→ **TO BE DONE**
Repeat the material in full. Keep every line exactly as it is.

--- start SUPPLIED INFORMATION ---

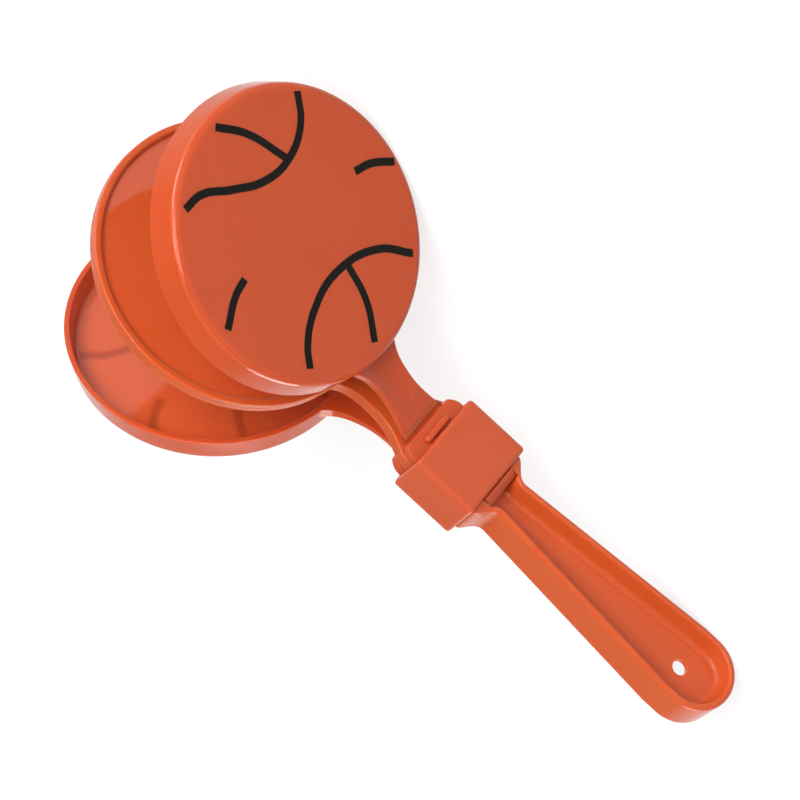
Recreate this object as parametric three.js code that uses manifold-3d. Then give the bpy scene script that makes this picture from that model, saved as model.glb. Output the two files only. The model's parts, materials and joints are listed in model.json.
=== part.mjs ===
// Hand clapper: a handle moulded in one with its middle paddle, a cupped paddle on each
// side of it that swings on a thin crease, and a square collar that holds both on the neck.
// Millimetres. X runs from the handle to the heads, -Y is the front, Z is across the width.
import * as THREE from 'three';
import { mergeVertices } from 'three/addons/utils/BufferGeometryUtils.js';
import Module from 'manifold-3d';

const wasm = await Module();
wasm.setup();

// Heads
const headRadius = 37;
const headReach = 71.2; // middle of the collar to the centre of the heads
const roundSteps = 72; // facets round a head

// Middle head: a web with a raised rim on both sides
const middleThickness = 3.8;
const middleWeb = 1.4;
const middleRimWidth = 1.8;
const middleRimSlope = 0.5; // how far the rim's inner wall leans outwards
const partingRidge = 0.12; // how far the mould's parting line stands proud
const rimRound = 0.35;

// Outer heads: shallow cups whose lips strike the middle head
const cupDepth = 8;
const cupWall = 1.4;
const cupFaceThickness = 1.5;
const cupDraft = 1.5; // the wall leans in by this much from lip to face
const cupCornerRadius = 1.7;
const strikeGap = 0.15; // left between lip and rim when a cup is closed
const lipRound = 0.3;

// Arms between the crease and the heads
const armBaseWidth = 14.4;
const armWaistWidth = 9.8;
const armWaistReach = 12; // crease to the narrowest place
const armFlareWidth = 23; // where the arm has run into the head
const armOverlap = 4.3; // how far the arm runs into the head
const armThickness = 1; // an outer arm beside its crease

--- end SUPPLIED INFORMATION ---

→ **RESULT OF THE TASK**
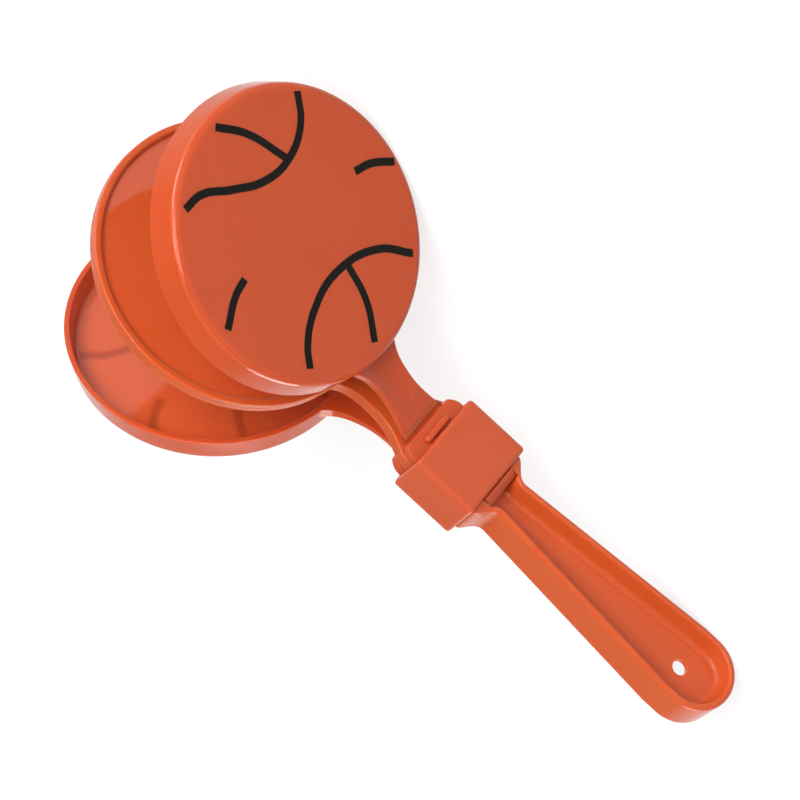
Recreate this object as parametric three.js code that uses manifold-3d. Then give the bpy scene script that makes this picture from that model, saved as model.glb. Output the two files only. The model's parts, materials and joints are listed in model.json.
=== part.mjs ===
// Hand clapper: a handle moulded in one with its middle paddle, a cupped paddle on each
// side of it that swings on a thin crease, and a square collar that holds both on the neck.
// Millimetres. X runs from the handle to the heads, -Y is the front, Z is across the width.
import * as THREE from 'three';
import { mergeVertices } from 'three/addons/utils/BufferGeometryUtils.js';
import Module from 'manifold-3d';

const wasm = await Module();
wasm.setup();

// Heads
const headRadius = 37;
const headReach = 71.2; // middle of the collar to the centre of the heads
const roundSteps = 72; // facets round a head

// Middle head: a web with a raised rim on both sides
const middleThickness = 3.8;
const middleWeb = 1.4;
const middleRimWidth = 1.8;
const middleRimSlope = 0.5; // how far the rim's inner wall leans outwards
const partingRidge = 0.12; // how far the mould's parting line stands proud
const rimRound = 0.35;

// Outer heads: shallow cups whose lips strike the middle head
const cupDepth = 8;
const cupWall = 1.4;
const cupFaceThickness = 1.5;
const cupDraft = 1.5; // the wall leans in by this much from lip to face
const cupCornerRadius = 1.7;
const strikeGap = 0.15; // left between lip and rim when a cup is closed
const lipRound = 0.3;

// Arms between the crease and the heads
const armBaseWidth = 14.4;
const armWaistWidth = 9.8;
const armWaistReach = 12; // crease to the narrowest place
const armFlareWidth = 23; // where the arm has run into the head
const armOverlap = 4.3; // how far the arm runs into the head
const armThickness = 1; // an outer arm beside its crease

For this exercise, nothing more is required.